Y yo, no sé si por curiosidad, por generosidad o por un afán no reconocido de ser necesario, voy raudo a dar respuesta. Porque es inmediato lo que el otro espera.

Porque para eso fue inventada esta pantalla invasiva que altera mis conductas, mis hábitos y mis tiempos.

Tengo que aprender ahora, como los niños, a comunicarme de verdad. Más que con palabras con los gestos, con el corazón.

Lo he olvidado y los emoticonos que envío no pueden reemplazar mis abrazos de antes o mis besos.

Mis palabras entrecortadas que se deslizan por la pantalla no logran llenar los vacíos que antes llenaban de vida mis conversaciones profundas, tal vez más verdaderas.
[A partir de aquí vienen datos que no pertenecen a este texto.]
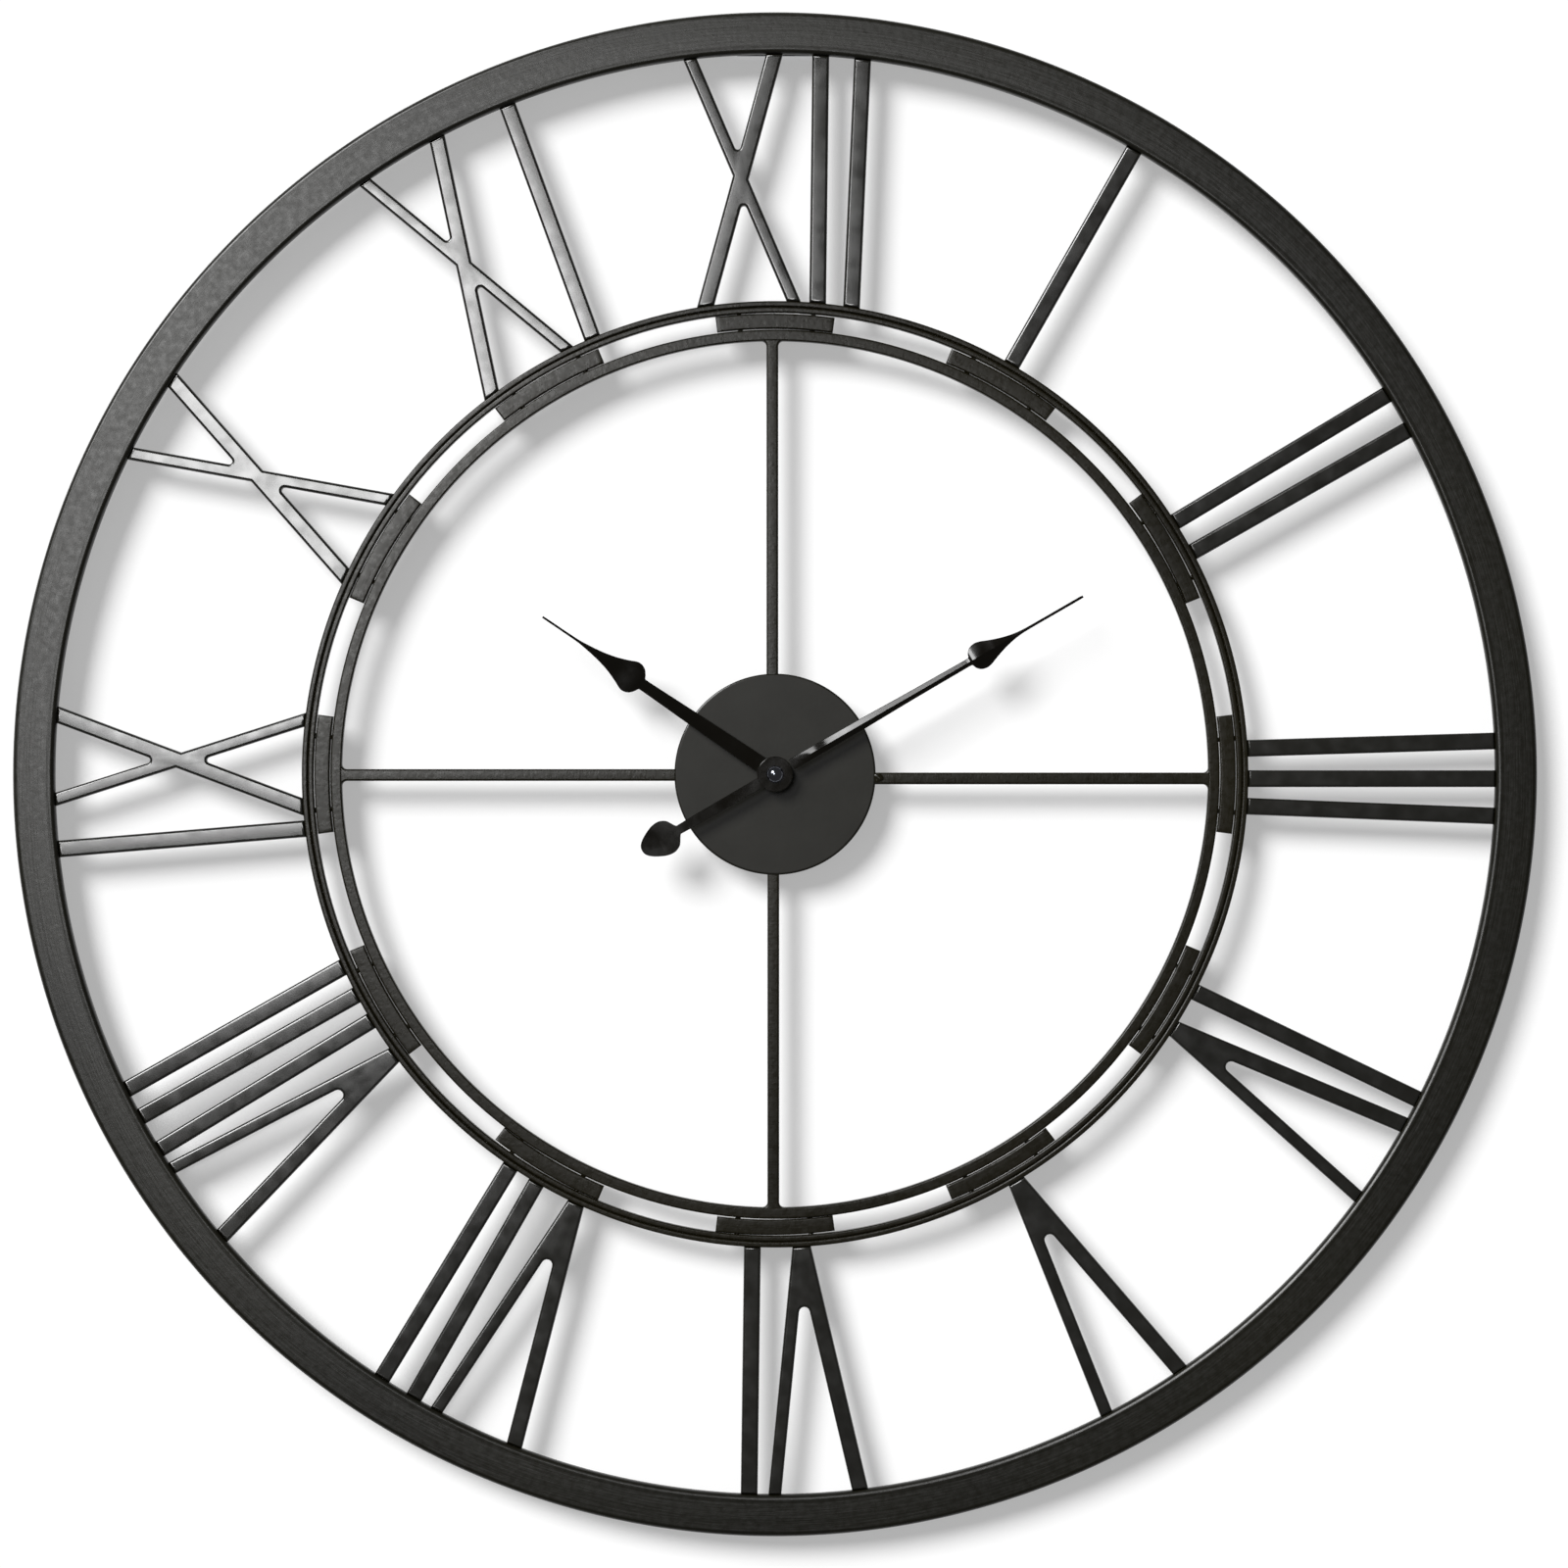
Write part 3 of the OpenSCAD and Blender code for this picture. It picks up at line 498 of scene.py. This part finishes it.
def boss_profile(f_back, f_front, bore):
    """Round boss of a hand, slightly domed, with a soft rim."""
    q = 0.35
    out = [(bore, f_back), (BOSS_R, f_back), (BOSS_R, f_front - q)]
    for i in range(1, 4):
        t = math.pi / 2 * i / 3
        out.append((BOSS_R - q + q * math.cos(t), f_front - q + q * math.sin(t)))
    out.append((bore, f_front))
    return out


def pipe_profile(f_back, bore, radius, length):
    """Short pipe behind the boss of a hand."""
    rear, front = f_back - length, f_back + PIPE_LAP
    return [(bore, rear), (radius, rear), (radius, front), (bore, front)]


def joined(name, parts, node_names, slot, body):
    """Unites closed shells into one skin."""
    made = []
    for bm in parts:
        bmesh.ops.remove_doubles(bm, verts=bm.verts, dist=1e-7)
        bmesh.ops.recalc_face_normals(bm, faces=bm.faces)
        mesh = bpy.data.meshes.new(name)
        bm.to_mesh(mesh)
        bm.free()
        obj = bpy.data.objects.new(name + "_part", mesh)
        bpy.context.scene.collection.objects.link(obj)
        made.append(obj)
    base = made[0]
    for other in made[1:]:
        union = base.modifiers.new("union", "BOOLEAN")
        union.operation = "UNION"
        union.solver = "EXACT"
        union.object = other
    bpy.context.view_layer.update()
    evaluated = base.evaluated_get(bpy.context.evaluated_depsgraph_get())
    out = bmesh.new()
    out.from_mesh(evaluated.to_mesh())
    for obj in made:
        bpy.data.objects.remove(obj)
    return add_object(name, out, node_names, slot, body, sharp_deg=12)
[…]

Seguro que más humanas.

Quiero tocar la pantalla. Como un niño que descubre en su brillo, en su magia, algo nuevo. Pero decido al mismo tiempo que tengo que aprender a utilizarla. Para no ser un esclavo atado con cadenas. Con un peso en los pies que no me deja moverme.

Quiero luchar por ahondar en los vínculos que tengo. Quiero vivir en presente y no dejar pasar el tiempo. Quiero ser yo mismo para los demás y no esconderme detrás de mil caretas.

Respondo desde el alma y no quiero sólo dar rápidas respuestas. Es lo que quiero. Es lo que sueño ante estas mágicas pantallas que atrapan mi mirada.